start

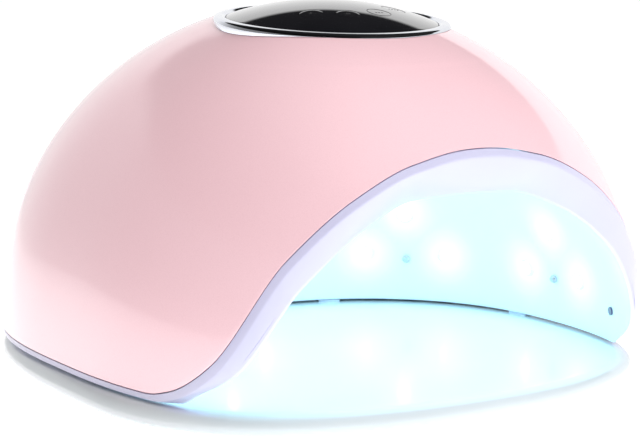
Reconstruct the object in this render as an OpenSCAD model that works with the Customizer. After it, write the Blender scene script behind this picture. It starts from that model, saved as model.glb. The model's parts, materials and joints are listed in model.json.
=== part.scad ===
// UV and LED nail curing lamp: a domed head that lifts off a flat tray.
// Front faces -Y, +Z is up, the origin is under the middle of the tray.

/* [Base tray] */
// Width of the tray, left to right
tray_w = 200; // [198:1:204]
// Depth of the tray, front to back
tray_d = 218; // [216:1:222]
// Height of the tray's top face above the table
tray_top = 7.9; // [7.5:0.1:8.1]
// How far the rolled top edge comes in
tray_roll = 5.8; // [4:0.2:7]

/* [Dome] */
// Half width of the pink dome
dome_a = 97.1; // [96.6:0.1:97.6]
// Depth of the dome's front half, most of it cut away by the hand opening
dome_front = 122; // [121:1:123]
// Depth of the dome's back half
dome_back = 115; // [114:1:115]
// Height of the dome above its widest level
dome_h = 112.2; // [111:0.2:114]
// Wall thickness of the dome
shell_wall = 1.8; // [1.6:0.1:2]

/* [Hand opening] */
// Height of the opening's pink edge above the side edges
arch_h = 76.8; // [74:0.2:78]
// Half angle of the opening in plan, at the pink edge
arch_half = 71.3; // [70:0.1:72]
// Width of the white lip that shows below the pink edge
lip = 2.2; // [1.8:0.1:2.6]

/* [Cavity] */
// Half width of the hand cavity
cav_a = 90; // [89:0.2:90.4]
// Depth of the cavity behind its centre
cav_back = 86; // [84:1:88]
// Depth of the cavity in front of its centre
cav_front = 99; // [98:1:101]
// Height of the cavity's ceiling above the liner's lower edge
cav_h = 79.6; // [78:0.2:81]
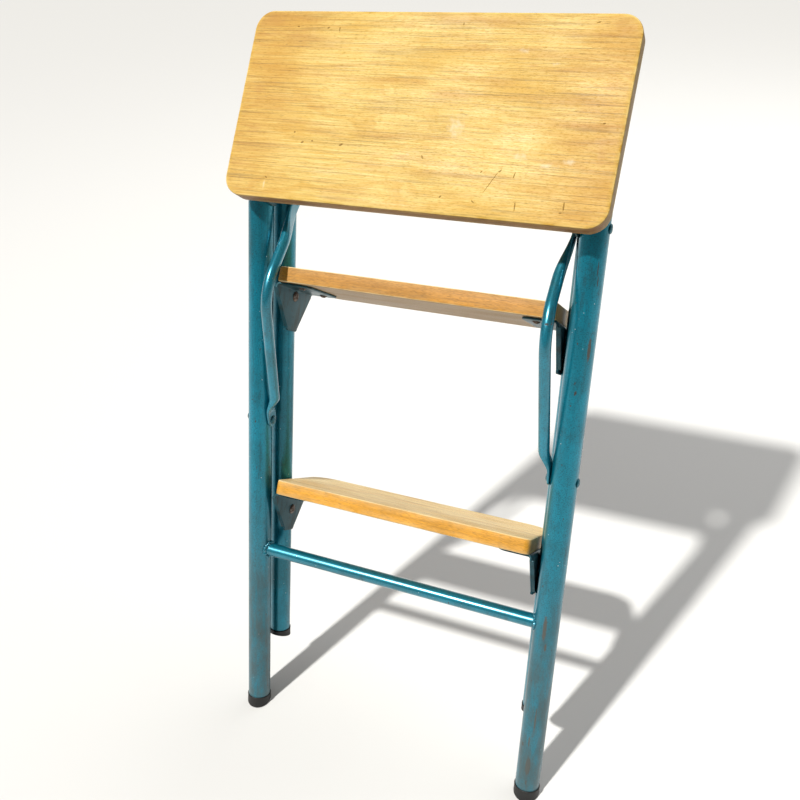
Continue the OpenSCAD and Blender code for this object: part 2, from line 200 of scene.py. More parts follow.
class Graph:
    """Short calls that build one material's nodes."""

    def __init__(self, name):
        self.material = bpy.data.materials.new(name)
        self.material.use_nodes = True
        self.nodes = self.material.node_tree.nodes
        self.links = self.material.node_tree.links
        self.shader = self.nodes["Principled BSDF"]
        coordinates = self.nodes.new("ShaderNodeTexCoord")
        self.object = coordinates.outputs["Object"]
        # Noises that spots share, by scale
        self.ragged = {}

    def put(self, socket, value):
        if isinstance(value, bpy.types.NodeSocket):
            self.links.new(value, socket)
        elif hasattr(value, "__len__") and len(value) == 3 and len(socket.default_value) == 4:
            socket.default_value = (*value, 1)
        else:
            socket.default_value = value

    def node(self, kind, out=0, settings=None, **inputs):
        made = self.nodes.new(kind)
        for key, value in (settings or {}).items():
            setattr(made, key, value)
        for key, value in inputs.items():
            self.put(made.inputs[key.replace("_", " ")], value)
        return made.outputs[out]

    def math(self, operation, *values, clamp=False):
        made = self.nodes.new("ShaderNodeMath")
        made.operation, made.use_clamp = operation, clamp
        for socket, value in zip(made.inputs, values):
            self.put(socket, value)
        return made.outputs[0]

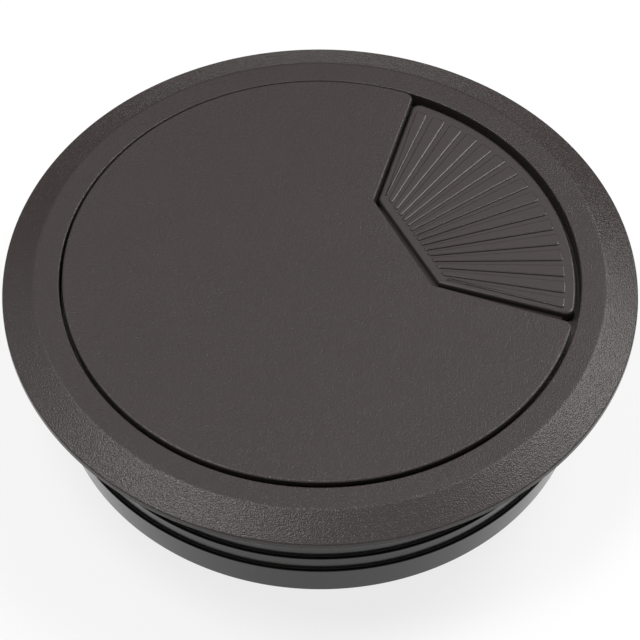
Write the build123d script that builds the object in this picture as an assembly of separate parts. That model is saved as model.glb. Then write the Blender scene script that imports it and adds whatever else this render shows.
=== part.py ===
"""Desk cable grommet: a round sleeve for an 80 mm hole, a flat cap and a turning shutter.

Millimetres, +Z up. The origin is on the sleeve's axis, at the underside of its flange,
where the flange sits on the desk top.
"""
from build123d import *
import math
import os

# Tube that drops through the desk, with saw-tooth rings that grip the hole
tube_radius = 39.2
tube_depth = 20.4
tube_band = 2.6
ring_count = 4
ring_pitch = 3.05
first_ring_depth = 5.0
ring_bite = 0.48
tube_lead_in = 1.1
tube_wall = 2.0
tube_tip_wall = 1.3
tube_edge_break = 0.3

# Flange: the bevelled ring round the tube, which rests on the desk
flange_overhang = 5.8
flange_rim_height = 1.0
bevel_rise = 1.8
ring_top_width = 3.65
bevel_blend = 1.2
rim_edge_break = 0.2
flange_wall = 1.4
outer_seat_width = 1.6
inner_seat_width = 2.2

# Opening in the flange, and the ledge inside it that carries the cap
opening_step = 2.4
opening_edge_break = 0.2
ledge_depth = 2.7
ledge_width = 2.6
ledge_thickness = 1.4

# Cap: a thin disc with a rim below it that stands on the ledge
cap_gap = 0.38
cap_proud = 0.5
cap_thickness = 1.0
cap_seat_clearance = 0.05
cap_edge_break = 0.18
cap_rim_wall = 1.2
cap_rim_setback = 0.3
cap_rib_count = 5
cap_rib_width = 1.0
cap_rib_height = 1.2

# Snap hooks that reach through the ledge and hold the cap, yet let it turn
hook_count = 3
hook_span = 14.0
hook_side_clearance = 0.3
hook_wall = 1.3
hook_catch = 0.9
hook_catch_height = 1.2
hook_clearance = 0.15

# Notch in the cap: a wedge between two straight sides, with a straight inner edge
notch_direction = 27.5
notch_side_shift = -0.64
notch_half_angle = 46.1
notch_apex = 4.46
notch_inner_edge = 12.9
notch_inner_round = 0.7
notch_outer_round = 1.3

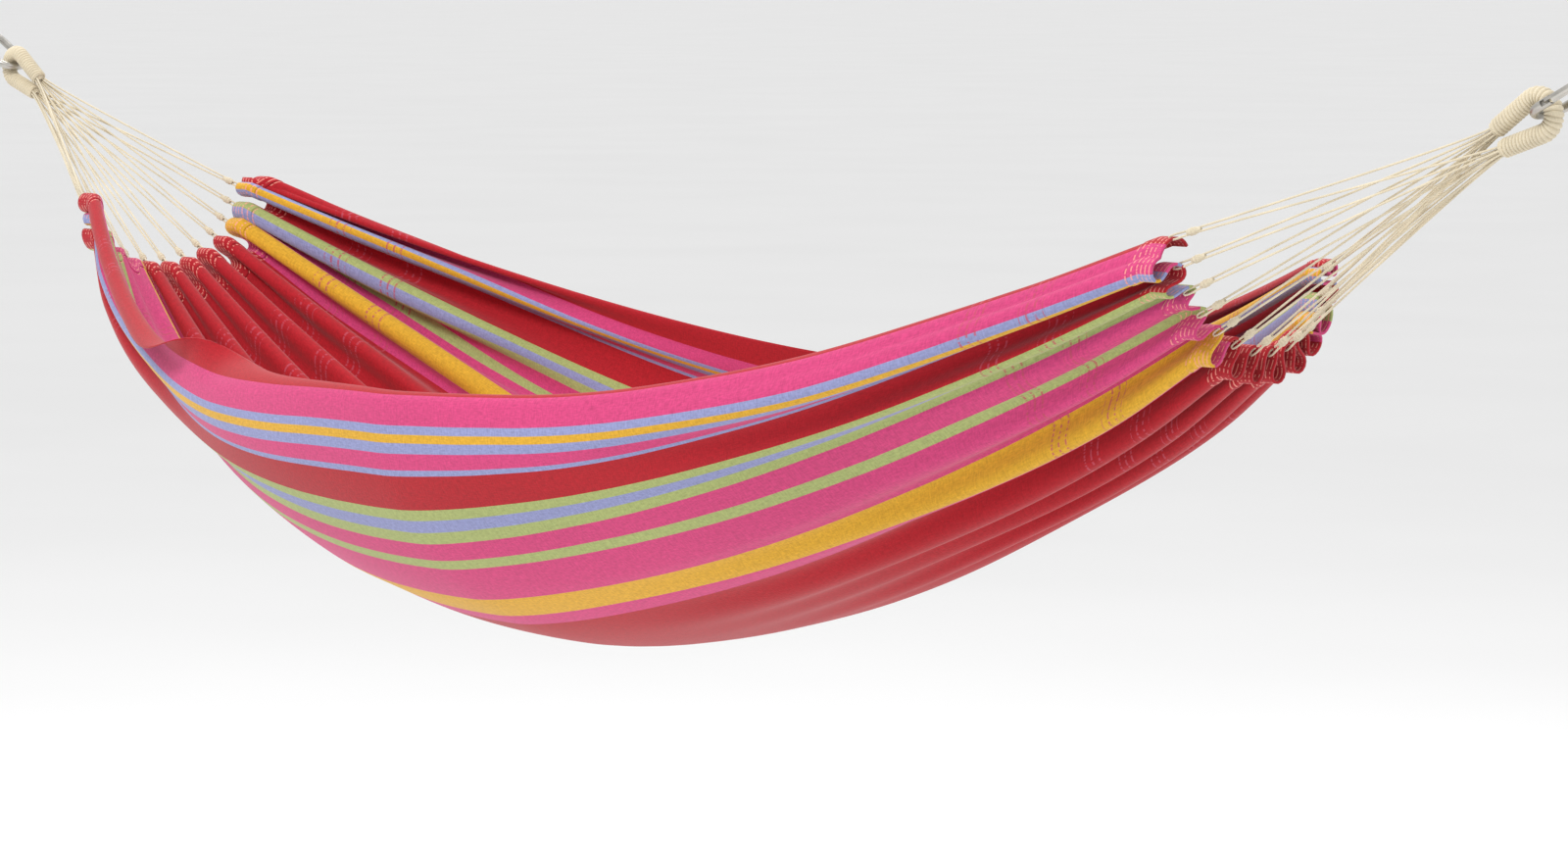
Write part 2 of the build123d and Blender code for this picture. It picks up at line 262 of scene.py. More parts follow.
def inward(u, t):
    """Unit direction into the bed, square to the section's chord near t: (y, z)."""
    near = 0.02
    low = bed_point(u, np.maximum(t - near, -1))
    high = bed_point(u, np.minimum(t + near, 1))
    along = unit(high - low)
    return np.stack((-along[..., 1], along[..., 0]), -1)


def end_axes(side):
    """Centre of the bar that carries the eye, the pull from it, and up in the eye's plane."""
    centre = np.array((MID_X + side * BAR_SPAN / 2, 0, EYE_Z))
    pull = np.array((side * math.cos(HANG), 0, math.sin(HANG)))
    return centre, pull, np.cross((0, -side, 0), pull)


def limb_end(side, limb):
    """Centre of a limb's end face, its way out of the rope, and its own up."""
    centre, pull, up = end_axes(side)
    place = centre - pull * EYE_REACH + up * limb * LIMB_FOOT
    out = -pull * math.cos(LIMB_LEAN) - up * limb * math.sin(LIMB_LEAN)
    return place, out, np.cross((0, side, 0), out)


def cord_share(i):
    """Place of cord i along the hem, from the front selvedge (-1) to the back one (1)."""
    return HEM_SPREAD * (-1 + 2 * i / (CORD_COUNT - 1))


def throat_point(side, limb, i):
    """Cord i in the limb's end face: two rows, laid out as the hem is."""
    place, out, up = limb_end(side, limb)
    angle = FAN_SWEEP / 2 * cord_share(i) / HEM_SPREAD
    radius = FAN_INNER if i % 2 else FAN_OUTER
    return place - up * radius * math.cos(angle) + np.array((0, radius * math.sin(angle), 0))


def hem_point(side, i):
    """Place on the hem's edge where cord i goes in, towards the inner side of the folds."""
    share = cord_share(i)
    y, z = bed_point(side, share) + inward(side, share) * LOOP_INWARD
    return np.array((MID_X + side * (HALF_BED + HEM_DEPTH), y, z + EYE_Z))


def knot_frame(side, i):
    """Knot's centre, its axis towards the hem, and the line between its two cords."""
    throat = (throat_point(side, 1, i) + throat_point(side, -1, i)) / 2
    edge = hem_point(side, i)
    axis = unit(edge - throat)
    up = end_axes(side)[2]
    return edge - axis * KNOT_BACK, axis, unit(up - axis * (up @ axis))


def cord_points(side, i):
    """Upper limb, knot, round the loop in the hem, knot, lower limb."""
    knot, axis, across = knot_frame(side, i)
    spread = (CORD_DIA + KNOT_GAP) / 2
    loop = (CORD_DIA + LOOP_HOLE) / 2
    turn = hem_point(side, i) + axis * LOOP_DEPTH
    upper = throat_point(side, 1, i)
    lower = throat_point(side, -1, i)
    return [
        upper,
        upper + limb_end(side, 1)[1] * CORD_OUT,
        knot + across * spread,
        turn + across * loop,
        turn - across * loop,
        knot - across * spread,
        lower + limb_end(side, -1)[1] * CORD_OUT,
        lower,
    ]


def spline_path(points):
    """Points along the NURBS spline that has the route's points as its control points."""
    curve = bpy.data.curves.new("route", "CURVE")
    curve.dimensions = "3D"
    curve.resolution_u = 64
    spline = curve.splines.new("NURBS")
    spline.points.add(len(points) - 1)
    flat = np.concatenate((np.array(points), np.ones((len(points), 1))), 1)
    spline.points.foreach_set("co", flat.ravel())
    spline.order_u = 3
    spline.use_endpoint_u = True
    holder = bpy.data.objects.new("route", curve)
    mesh = bpy.data.meshes.new_from_object(holder)
    path = np.empty(len(mesh.vertices) * 3)
    mesh.vertices.foreach_get("co", path)
    bpy.data.objects.remove(holder)
    bpy.data.curves.remove(curve)
    bpy.data.meshes.remove(mesh)
    return path.reshape(-1, 3)


# ---- materials -----------------------------------------------------------------------------

def add(tree, kind, sockets=None, **settings):
    """Adds a node with its settings; sockets are values, or outputs of other nodes to link."""
    node = tree.nodes.new(kind)
    for key, value in settings.items():
        setattr(node, key, value)
    for key, value in (sockets or {}).items():
        if isinstance(value, bpy.types.NodeSocket):
            tree.links.new(value, node.inputs[key])
        else:
            node.inputs[key].default_value = value
    return node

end

• Exercise details: Of all the lines in the listing above, how many include "behind"? Write only the number.

• Response to this task: 2